By Irene Palmer
December 18, 1995
1. Hampton Beach Chamber of Commerce
2. Hampton Beach Sea Shell
3. Hampton Beach Casino
4. Hampton Beach State Park
5. Sargent's Island
6. The N.H. Marine Memorial
7. Great Boar's Head
8. Bicentennial Park
9. Old Fish Houses &
Ruth G. Stimson Seashore Park
When the first white settlers came in 1638, what we know as Hampton Beach was a barrier island. The sand dunes protected the upland. The area between Great Boar's Head and Hampton River was empty and sandy. Great Boar's Head and all the adjacent marsh which was called the Great Ox Common was used for haying and pasture for cattle. The coast was used by fishermen. Sargent's Island (the end of Island Path) was set aside by the Town in 1656 for fishermen to salt and dry their fish on racks or "flakes." Later there was a thriving fishing industry at North Beach. The rough pathway between Winnacunnet Road and Boar's Head was called "The Causeway" or "The Logs." It was customary to lay logs across a road making what was called a "corduroy road" so that wagon wheels would not get stuck. Early evidence of the recreational attraction of the area is shown by the round trips from Portsmouth of the steamboat "Tom Thumb" in 1831 and the steamboat Portsmouth in 1838. Also, a stagecoach made regular trips from Portsmouth in 1857.

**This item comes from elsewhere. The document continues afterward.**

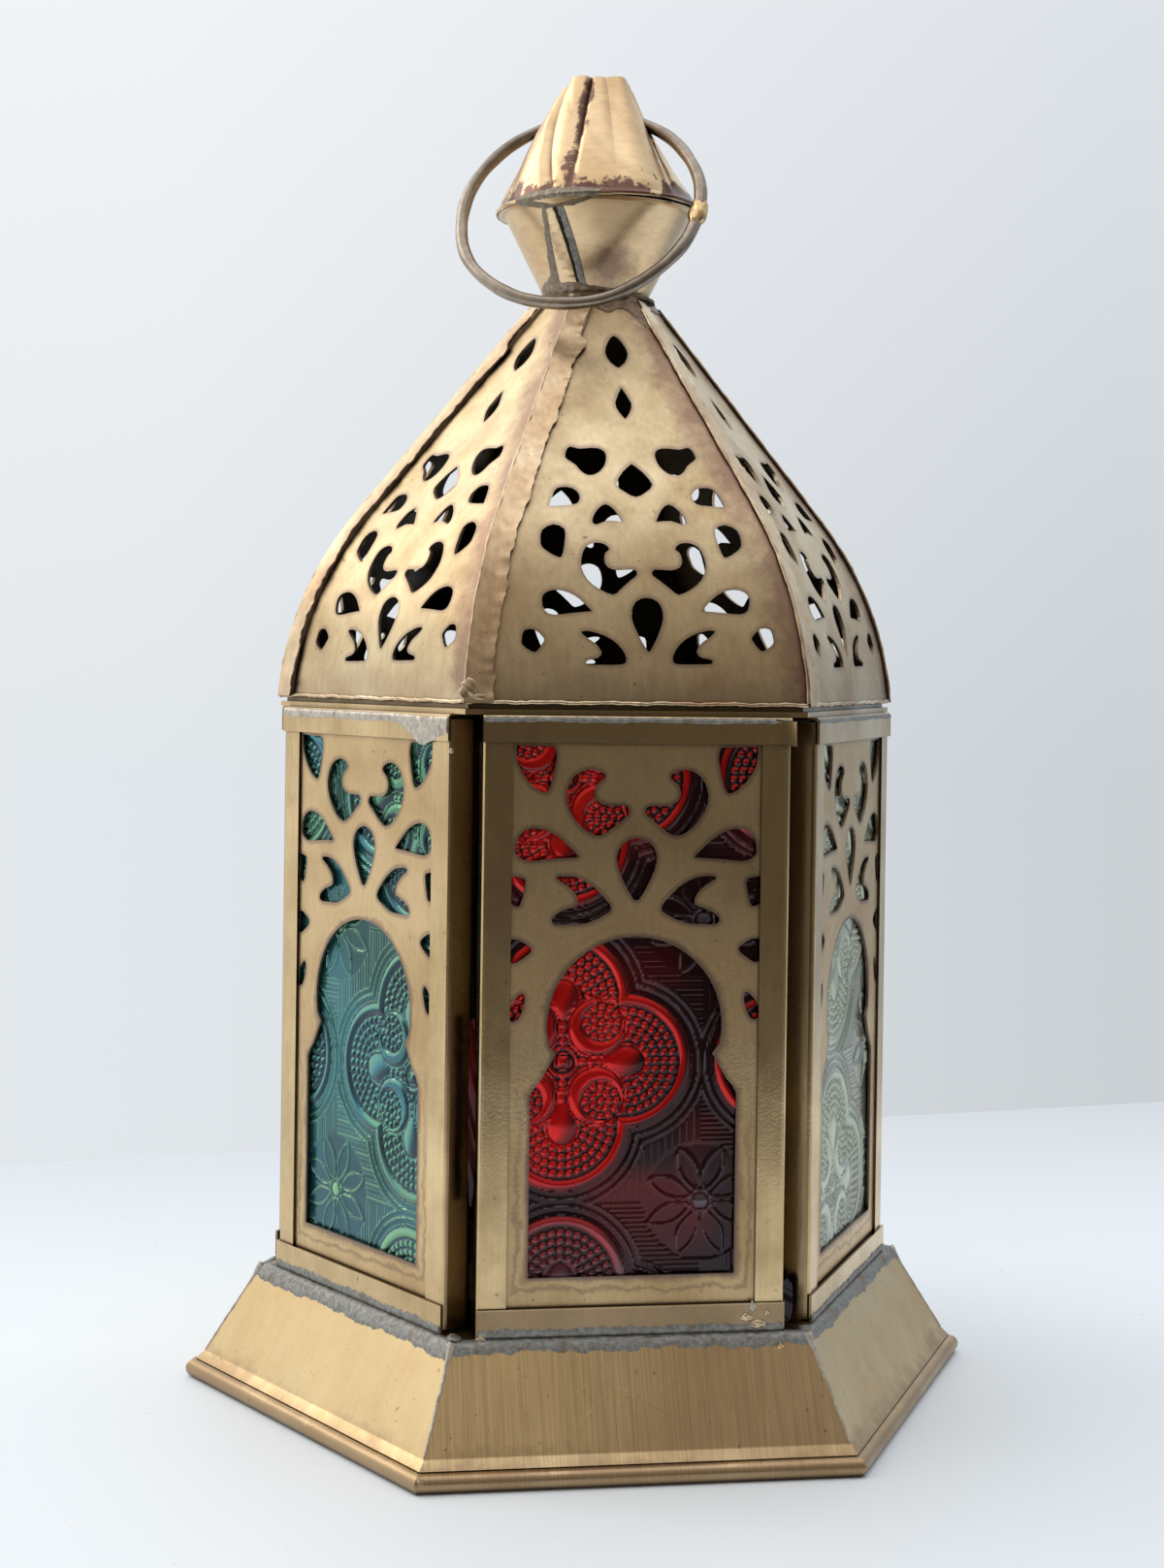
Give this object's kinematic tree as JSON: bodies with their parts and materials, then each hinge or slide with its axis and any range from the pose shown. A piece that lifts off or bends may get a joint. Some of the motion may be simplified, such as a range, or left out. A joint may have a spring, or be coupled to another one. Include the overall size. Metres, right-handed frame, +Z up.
{
  "type": "ramadan fanous lantern",
  "caption": "Hexagonal brass candle lantern: flared base, six pierced and glazed panels with one hinged as a door, a pierced domed roof and a finial with a swinging ring.",
  "frame": {"origin": "middle of the footprint, on the surface that the lantern stands on", "axes": "+Z up through the finial; the front (red) panel faces -Y and two corners of the hexagon lie on +X and -X"},
  "size_m": [0.133, 0.1152, 0.2182],
  "materials": {
    "skirt_brass": "brushed, aged, solder along the seams",
    "frame_brass": "folded sheet, aged satin",
    "pierced_brass": "pressed sheet, aged satin",
    "roof_brass": "aged satin with heat stains",
    "finial_brass": "satin with purple brown patina",
    "inner_brass": "dull, heat stained",
    "ring_wire": "drawn wire, brown tarnish",
    "glass_red": "pressed relief",
    "glass_pale_green": "pressed relief",
    "glass_teal": "pressed relief"
  },
  "bodies": {
    "lantern": {"base_front": "skirt_brass", "base_front_right": "skirt_brass", "base_back_right": "skirt_brass", "base_back": "skirt_brass", "base_back_left": "skirt_brass", "base_front_left": "skirt_brass", "front_panel_stiles": "frame_brass", "front_panel_top_rail": "frame_brass", "front_panel_bottom_rail": "frame_brass", "front_panel_fret": "pierced_brass", "front_panel_glass": "glass_red", "front_right_panel_stiles": "frame_brass", "front_right_panel_top_rail": "frame_brass", "front_right_panel_bottom_rail": "frame_brass", "front_right_panel_fret": "pierced_brass", "front_right_panel_glass": "glass_pale_green", "back_right_panel_stiles": "frame_brass", "back_right_panel_top_rail": "frame_brass", "back_right_panel_bottom_rail": "frame_brass", "back_right_panel_fret": "pierced_brass", "back_right_panel_glass": "glass_teal", "back_left_panel_stiles": "frame_brass", "back_left_panel_top_rail": "frame_brass", "back_left_panel_bottom_rail": "frame_brass", "back_left_panel_fret": "pierced_brass", "back_left_panel_glass": "glass_pale_green", "front_left_panel_stiles": "frame_brass", "front_left_panel_top_rail": "frame_brass", "front_left_panel_bottom_rail": "frame_brass", "front_left_panel_fret": "pierced_brass", "front_left_panel_glass": "glass_teal", "roof_front": "roof_brass", "roof_front_right": "roof_brass", "roof_back_right": "roof_brass", "roof_back": "roof_brass", "roof_back_left": "roof_brass", "roof_front_left": "roof_brass", "floor_plate": "inner_brass", "candle_cup": "inner_brass", "eave_ring": "frame_brass", "neck_collar": "inner_brass", "finial_cup": "finial_brass", "finial_crown": "finial_brass", "hinge_knuckles_frame": "inner_brass", "hinge_pin": "ring_wire"},
    "door": {"door_stiles": "frame_brass", "door_top_rail": "frame_brass", "door_bottom_rail": "frame_brass", "door_fret": "pierced_brass", "door_glass": "glass_red", "hinge_knuckles_door": "inner_brass", "door_pull": "inner_brass"},
    "carrying_ring": {"ring_handle": "ring_wire"}
  },
  "joints": [
    {"name": "door_hinge", "type": "hinge", "parent": "lantern", "child": "door", "pos_m": [-0.02601, 0.04505, 0.065], "axis": [0, 0, 1], "range_deg": [0, 110]},
    {"name": "ring_swing", "type": "hinge", "parent": "lantern", "child": "carrying_ring", "pos_m": [0, 0, 0.20895], "axis": [-0.9272, 0.3746, 0], "range_deg": [0, 301]}
  ]
}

The first dwelling was the Leavitt Homestead built in 1800 at North Beach. The first house at Great Boar's Head was built in 1806 and was used as a small inn. In 1819-20 the first "resort hotel" was opened at Rocky Bend. "The Eagle House", now the Century House, was built in 1830 and is the oldest house still standing on Boar's Head. In the 1860s people began to build summer cottages both to the north and the south of the Head. There was rapid increase in building of cottages in the latter part of the 1800s.

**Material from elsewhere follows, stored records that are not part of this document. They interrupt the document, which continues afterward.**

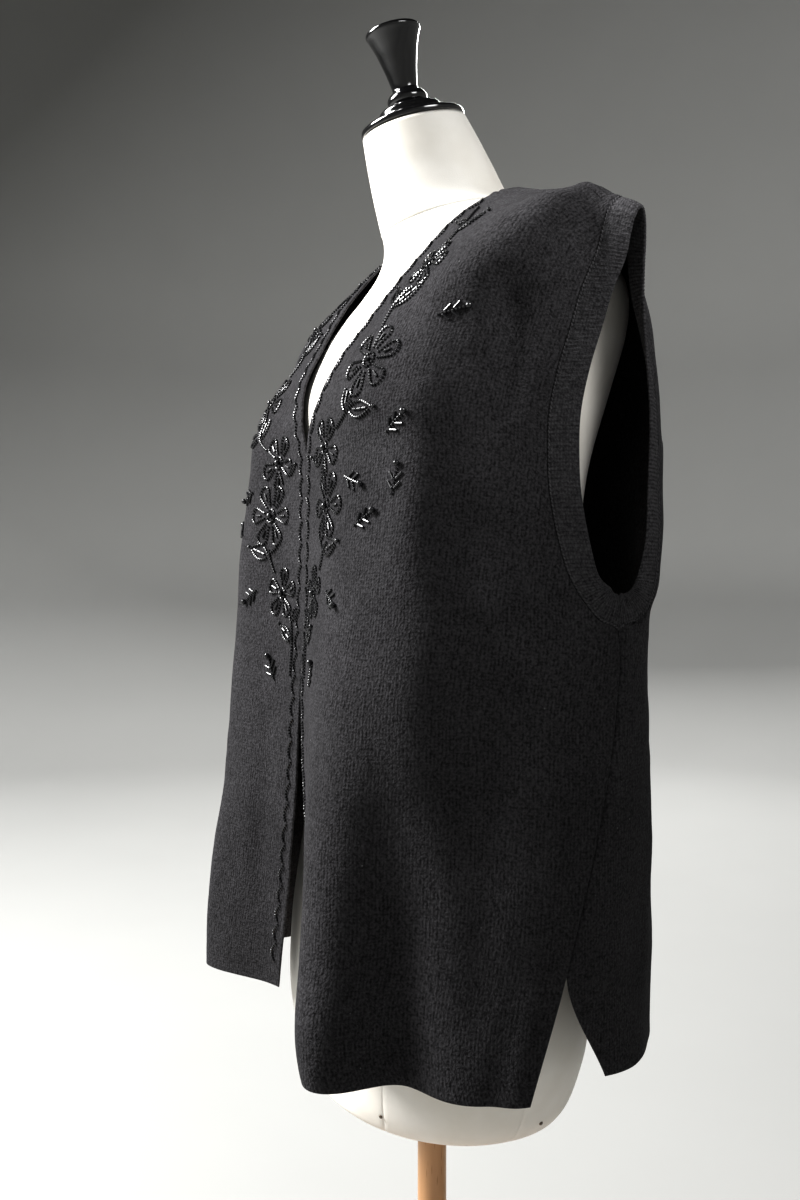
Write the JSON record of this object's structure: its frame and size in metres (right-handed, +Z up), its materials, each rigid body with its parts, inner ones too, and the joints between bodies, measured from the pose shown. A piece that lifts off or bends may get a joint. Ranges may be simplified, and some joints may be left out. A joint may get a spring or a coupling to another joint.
{
  "type": "sleeveless knit cardigan on dress form",
  "caption": "Open-front sleeveless knit cardigan with ribbed armhole bands and side slits, worn by a limbless dress form on a short round stand.",
  "frame": {"origin": "centre of the stand's underside, on the pole's axis", "axes": "+Z up, the front of the garment faces -Y, the wearer's left is +X"},
  "size_m": [0.441, 0.32, 1.1122],
  "materials": {
    "wool_knit": "matt fine jersey knit, slightly felted",
    "wool_rib": "matt fine rib knit",
    "form_cover": "matt cotton jersey cover",
    "black_lacquer": "turned wood in gloss lacquer",
    "beech": "satin varnish"
  },
  "bodies": {
    "root": {"front_left": "wool_knit", "front_right": "wool_knit", "back": "wool_knit", "armhole_band_left": "wool_rib", "armhole_band_right": "wool_rib", "form_body": "form_cover", "neck_cap": "black_lacquer", "finial": "black_lacquer", "pole": "beech", "base": "beech"}
  },
  "joints": []
}
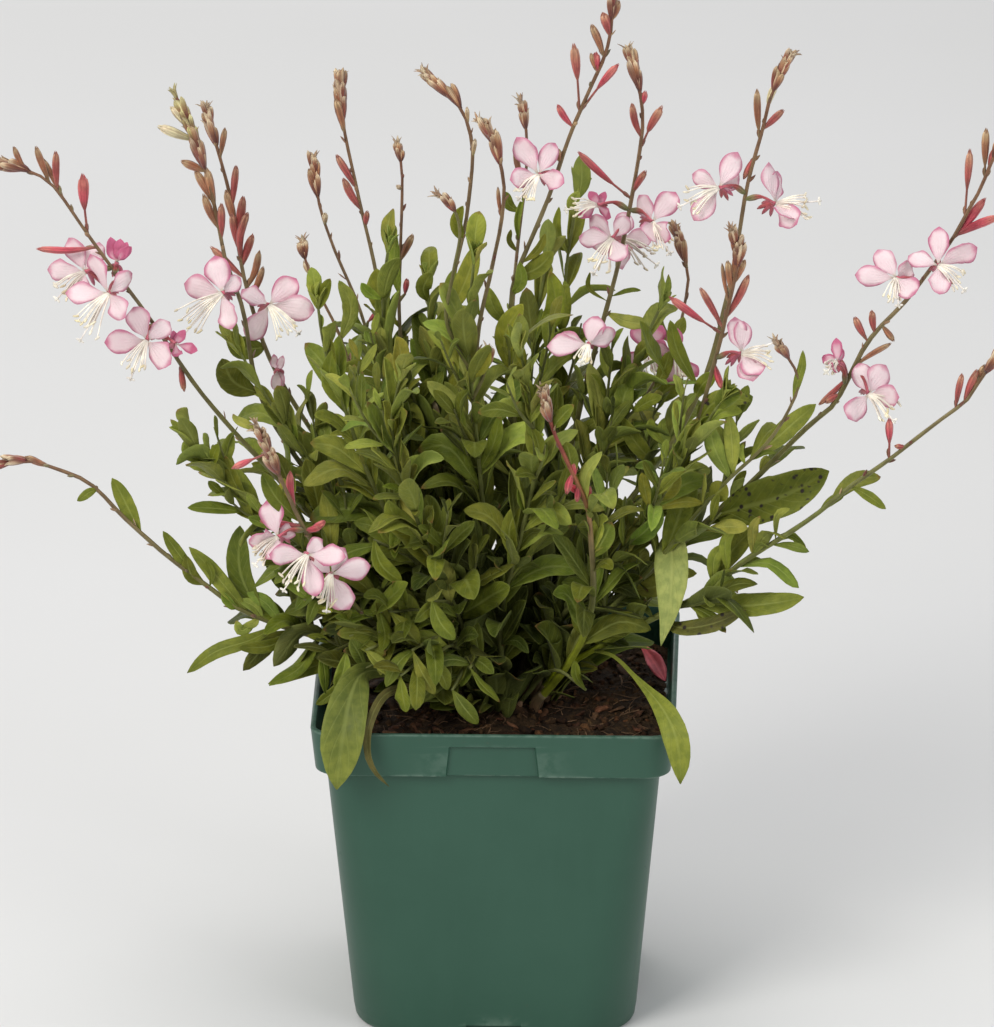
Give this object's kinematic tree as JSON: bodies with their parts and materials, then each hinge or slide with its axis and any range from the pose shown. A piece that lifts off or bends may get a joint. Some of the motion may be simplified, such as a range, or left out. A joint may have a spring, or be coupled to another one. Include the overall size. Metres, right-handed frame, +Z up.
{
  "type": "potted gaura",
  "caption": "Square tapered nursery pot of compost with a young gaura: arching red-green stems, narrow leaves, pink buds and butterfly-like white flowers edged pink.",
  "frame": {"origin": "middle of the pot's underside, on the surface it stands on", "axes": "+Z up; the pot's front side, with the recessed label panel, faces -Y; +X to the right seen from the front"},
  "size_m": [0.3663, 0.1906, 0.3788],
  "materials": {
    "pot": "satin, dark blue-green moulded plastic",
    "soil": "rough moist peat with bark chips and fibres",
    "crown": "rough woody crown with basal leaves",
    "leafy_shoot": "satin olive-green leaves on green stems",
    "flower_spike": "green stems turning red-brown, with pink and brown buds",
    "petal": "soft white petals with pink margins",
    "red_leaf": "satin crimson old leaf"
  },
  "bodies": {
    "root": {"pot": "pot", "soil": "soil", "root_crown": "crown", "flower_stem_01": "flower_spike", "flower_stem_02": "flower_spike", "flower_stem_03": "flower_spike", "flower_stem_04": "flower_spike", "flower_stem_05": "flower_spike", "flower_stem_06": "flower_spike", "flower_stem_07": "flower_spike", "flower_stem_08": "flower_spike", "flower_stem_09": "flower_spike", "flower_stem_10": "flower_spike", "flower_stem_11": "flower_spike", "flower_stem_12": "flower_spike", "flower_stem_13": "flower_spike", "flower_stem_14": "flower_spike", "flower_stem_15": "flower_spike", "flower_stem_16": "flower_spike", "flower_stem_17": "flower_spike", "flower_stem_18": "flower_spike", "flower_stem_19": "flower_spike", "flower_stem_20": "flower_spike", "flower_stem_21": "flower_spike", "leafy_shoot_01": "leafy_shoot", "leafy_shoot_02": "leafy_shoot", "leafy_shoot_03": "leafy_shoot", "leafy_shoot_04": "leafy_shoot", "leafy_shoot_05": "leafy_shoot", "leafy_shoot_06": "leafy_shoot", "leafy_shoot_07": "leafy_shoot", "leafy_shoot_08": "leafy_shoot", "leafy_shoot_09": "leafy_shoot", "leafy_shoot_10": "leafy_shoot", "leafy_shoot_11": "leafy_shoot", "leafy_shoot_12": "leafy_shoot", "leafy_shoot_13": "leafy_shoot", "leafy_shoot_14": "leafy_shoot", "flower_01": "petal", "flower_02": "petal", "flower_03": "petal", "flower_04": "petal", "flower_05": "petal", "flower_06": "petal", "flower_07": "petal", "flower_08": "petal", "flower_09": "petal", "flower_10": "petal", "flower_11": "petal", "flower_12": "petal", "flower_13": "petal", "flower_14": "petal", "flower_15": "petal", "flower_16": "petal", "flower_17": "petal", "flower_18": "petal", "flower_19": "petal", "flower_20": "petal", "flower_21": "petal", "fallen_red_leaf": "red_leaf"}
  },
  "joints": []
}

1897 was an important year for Hampton Beach. The first run of the newly completed E H & A [Exeter, Hampton & Amesbury] Street Railway from Hampton to the Beach was made on July 4th that year. The street railway was expanded in the next few years to connect area cities and towns. The building of the Casino by the street railway followed in 1898. The "Big Band Era" beginning in the late 1920s attracted large crowds of people to the famous Casino Ballroom. "The landmark bandstand, also built by the street railway, stood opposite the Casino for 58 years and provided open air entertainment for many as does the Sea Shell today built in its place by the State. 1902 saw the opening of the Hampton River Bridge, also known as the "Mile-long Bridge" and the "Longest Wooden Bridge in the World." It was replaced in 1949 by the modern bridge [Neil Underwood Memorial Bridge] that is there today.

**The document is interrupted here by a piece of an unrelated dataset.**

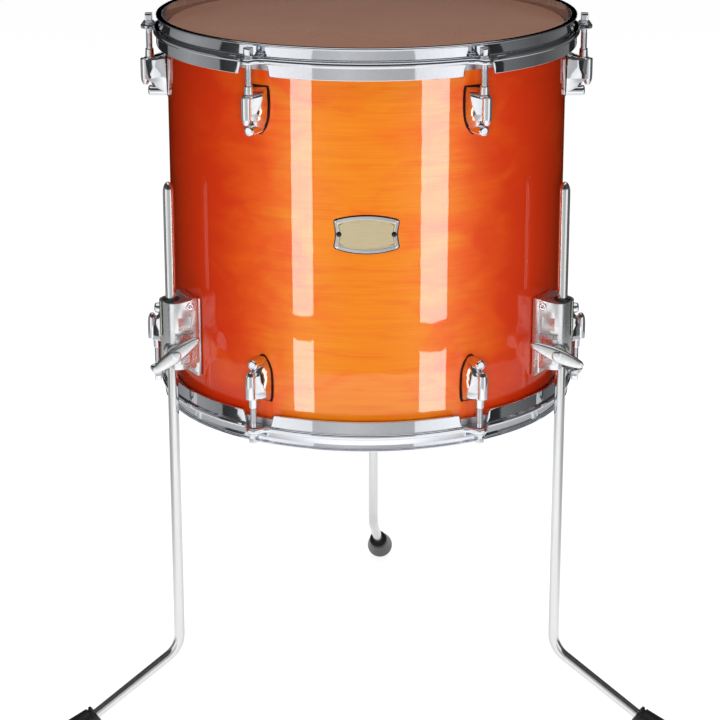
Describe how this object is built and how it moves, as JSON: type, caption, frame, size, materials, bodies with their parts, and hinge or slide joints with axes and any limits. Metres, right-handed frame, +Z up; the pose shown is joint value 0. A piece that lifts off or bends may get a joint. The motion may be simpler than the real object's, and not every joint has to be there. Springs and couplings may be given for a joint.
{
  "type": "floor tom drum",
  "caption": "Three-legged floor tom drum with flanged hoops, tension rods and height-adjustable bent legs in clamp brackets.",
  "frame": {"origin": "on the floor, at the middle of the drum's outline seen from above", "axes": "+Z up along the shell, -Y towards the side with the badge, +X to the player's right of it"},
  "size_m": [0.576, 0.5122, 0.6575],
  "materials": {
    "shell_lacquer": "gloss",
    "head_film": "gloss",
    "flesh_hoop_alloy": "satin",
    "chromed_steel": "mirror",
    "chromed_zinc": "mirror",
    "leg_chrome": "mirror",
    "black_nylon": "satin",
    "black_rubber": "matte",
    "gasket_rubber": "matte",
    "badge_metal": "satin",
    "black_enamel": "gloss",
    "plated_steel": "satin"
  },
  "bodies": {
    "drum": {"badge": "badge_metal", "badge_rivets": "black_enamel", "bracket_gaskets": "gasket_rubber", "bracket_screws": "plated_steel", "clamp_jaw_back": "chromed_steel", "clamp_jaw_left": "chromed_steel", "clamp_jaw_right": "chromed_steel", "flesh_hoop_bottom": "flesh_hoop_alloy", "flesh_hoop_top": "flesh_hoop_alloy", "head_bottom": "head_film", "head_top": "head_film", "hoop_bottom": "chromed_steel", "hoop_top": "chromed_steel", "jaw_pins": "chromed_steel", "leg_bracket_back": "chromed_zinc", "leg_bracket_left": "chromed_zinc", "leg_bracket_right": "chromed_zinc", "lug_bottom_1": "chromed_zinc", "lug_bottom_2": "chromed_zinc", "lug_bottom_3": "chromed_zinc", "lug_bottom_4": "chromed_zinc", "lug_bottom_5": "chromed_zinc", "lug_bottom_6": "chromed_zinc", "lug_gaskets": "gasket_rubber", "lug_screws": "plated_steel", "lug_top_1": "chromed_zinc", "lug_top_2": "chromed_zinc", "lug_top_3": "chromed_zinc", "lug_top_4": "chromed_zinc", "lug_top_5": "chromed_zinc", "lug_top_6": "chromed_zinc", "rod_washers": "chromed_steel", "shell": "shell_lacquer", "shell_washers": "plated_steel", "socket_screws": "plated_steel", "swivel_nuts": "plated_steel"},
    "tension_rod_top_1": {"tension_rod_top_1": "chromed_steel"},
    "tension_rod_top_2": {"tension_rod_top_2": "chromed_steel"},
    "tension_rod_top_3": {"tension_rod_top_3": "chromed_steel"},
    "tension_rod_top_4": {"tension_rod_top_4": "chromed_steel"},
    "tension_rod_top_5": {"tension_rod_top_5": "chromed_steel"},
    "tension_rod_top_6": {"tension_rod_top_6": "chromed_steel"},
    "tension_rod_bottom_1": {"tension_rod_bottom_1": "chromed_steel"},
    "tension_rod_bottom_2": {"tension_rod_bottom_2": "chromed_steel"},
    "tension_rod_bottom_3": {"tension_rod_bottom_3": "chromed_steel"},
    "tension_rod_bottom_4": {"tension_rod_bottom_4": "chromed_steel"},
    "tension_rod_bottom_5": {"tension_rod_bottom_5": "chromed_steel"},
    "tension_rod_bottom_6": {"tension_rod_bottom_6": "chromed_steel"},
    "bush_left": {"leg_bush_left": "black_nylon"},
    "leg_left": {"leg_left": "leg_chrome", "foot_left": "black_rubber"},
    "wing_bolt_left": {"wing_bolt_left": "chromed_steel"},
    "bush_right": {"leg_bush_right": "black_nylon"},
    "leg_right": {"leg_right": "leg_chrome", "foot_right": "black_rubber"},
    "wing_bolt_right": {"wing_bolt_right": "chromed_steel"},
    "bush_back": {"leg_bush_back": "black_nylon"},
    "leg_back": {"leg_back": "leg_chrome", "foot_back": "black_rubber"},
    "wing_bolt_back": {"wing_bolt_back": "chromed_steel"}
  },
  "joints": [
    {"name": "tension_rod_top_1_turn", "type": "hinge", "parent": "drum", "child": "tension_rod_top_1", "pos_m": [0.097, -0.23414, 0.633], "axis": [0, 0, 1], "continuous": true},
    {"name": "tension_rod_top_2_turn", "type": "hinge", "parent": "drum", "child": "tension_rod_top_2", "pos_m": [0.194, -0.06613, 0.633], "axis": [0, 0, 1], "continuous": true},
    {"name": "tension_rod_top_3_turn", "type": "hinge", "parent": "drum", "child": "tension_rod_top_3", "pos_m": [0.097, 0.10188, 0.633], "axis": [0, 0, 1], "continuous": true},
    {"name": "tension_rod_top_4_turn", "type": "hinge", "parent": "drum", "child": "tension_rod_top_4", "pos_m": [-0.097, 0.10188, 0.633], "axis": [0, 0, 1], "continuous": true},
    {"name": "tension_rod_top_5_turn", "type": "hinge", "parent": "drum", "child": "tension_rod_top_5", "pos_m": [-0.194, -0.06613, 0.633], "axis": [0, 0, 1], "continuous": true},
    {"name": "tension_rod_top_6_turn", "type": "hinge", "parent": "drum", "child": "tension_rod_top_6", "pos_m": [-0.097, -0.23414, 0.633], "axis": [0, 0, 1], "continuous": true},
    {"name": "tension_rod_bottom_1_turn", "type": "hinge", "parent": "drum", "child": "tension_rod_bottom_1", "pos_m": [0.097, -0.23414, 0.333], "axis": [0, 0, 1], "continuous": true},
    {"name": "tension_rod_bottom_2_turn", "type": "hinge", "parent": "drum", "child": "tension_rod_bottom_2", "pos_m": [0.194, -0.06613, 0.333], "axis": [0, 0, 1], "continuous": true},
    {"name": "tension_rod_bottom_3_turn", "type": "hinge", "parent": "drum", "child": "tension_rod_bottom_3", "pos_m": [0.097, 0.10188, 0.333], "axis": [0, 0, 1], "continuous": true},
    {"name": "tension_rod_bottom_4_turn", "type": "hinge", "parent": "drum", "child": "tension_rod_bottom_4", "pos_m": [-0.097, 0.10188, 0.333], "axis": [0, 0, 1], "continuous": true},
    {"name": "tension_rod_bottom_5_turn", "type": "hinge", "parent": "drum", "child": "tension_rod_bottom_5", "pos_m": [-0.194, -0.06613, 0.333], "axis": [0, 0, 1], "continuous": true},
    {"name": "tension_rod_bottom_6_turn", "type": "hinge", "parent": "drum", "child": "tension_rod_bottom_6", "pos_m": [-0.097, -0.23414, 0.333], "axis": [0, 0, 1], "continuous": true},
    {"name": "leg_left_swivel", "type": "hinge", "parent": "drum", "child": "bush_left", "pos_m": [-0.17165, -0.16523, 0.388], "axis": [0, 0, 1], "continuous": true},
    {"name": "leg_left_slide", "type": "slide", "parent": "bush_left", "child": "leg_left", "axis": [0, 0, 1], "range_m": [-0.1, 0.2]},
    {"name": "wing_bolt_left_turn", "type": "hinge", "parent": "drum", "child": "wing_bolt_left", "pos_m": [-0.17165, -0.16523, 0.375], "axis": [0.225, -0.9744, 0], "continuous": true},
    {"name": "leg_right_swivel", "type": "hinge", "parent": "drum", "child": "bush_right", "pos_m": [0.17165, -0.16523, 0.388], "axis": [0, 0, 1], "continuous": true},
    {"name": "leg_right_slide", "type": "slide", "parent": "bush_right", "child": "leg_right", "axis": [0, 0, 1], "range_m": [-0.1, 0.2]},
    {"name": "wing_bolt_right_turn", "type": "hinge", "parent": "drum", "child": "wing_bolt_right", "pos_m": [0.17165, -0.16523, 0.375], "axis": [-0.225, -0.9744, 0], "continuous": true},
    {"name": "leg_back_swivel", "type": "hinge", "parent": "drum", "child": "bush_back", "pos_m": [0.00692, 0.13195, 0.388], "axis": [0, 0, 1], "continuous": true},
    {"name": "leg_back_slide", "type": "slide", "parent": "bush_back", "child": "leg_back", "axis": [0, 0, 1], "range_m": [-0.1, 0.2]},
    {"name": "wing_bolt_back_turn", "type": "hinge", "parent": "drum", "child": "wing_bolt_back", "pos_m": [0.00692, 0.13195, 0.375], "axis": [-0.9455, 0.3256, 0], "continuous": true}
  ]
}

The sand dunes which had provided protection gradually gave way to Beach development. Providing breakwaters was becoming a financial burden to the Town and these breakwaters did not prevent destruction. A severe storm in 1933 convinced people that the problems were more than the Town could cope with. Finally that year the Town deeded the beachfront to the State for the purpose of providing protection with breakwaters. In 1957 the Town built a bridge across Tide Mill Creek. To provide for the ever increasing automobile traffic, a road was built between the Town and the Beach over the bridge and was opened in 1963. It is now the easterly end of Route 101, the main access to the Beach.
Hampton Beach has always attracted crowds of people, especially on holidays and weekends. During World War II when travel was limited it was a popular destination. It remains so today. More recently people come from all parts of the United States as well as from Canada.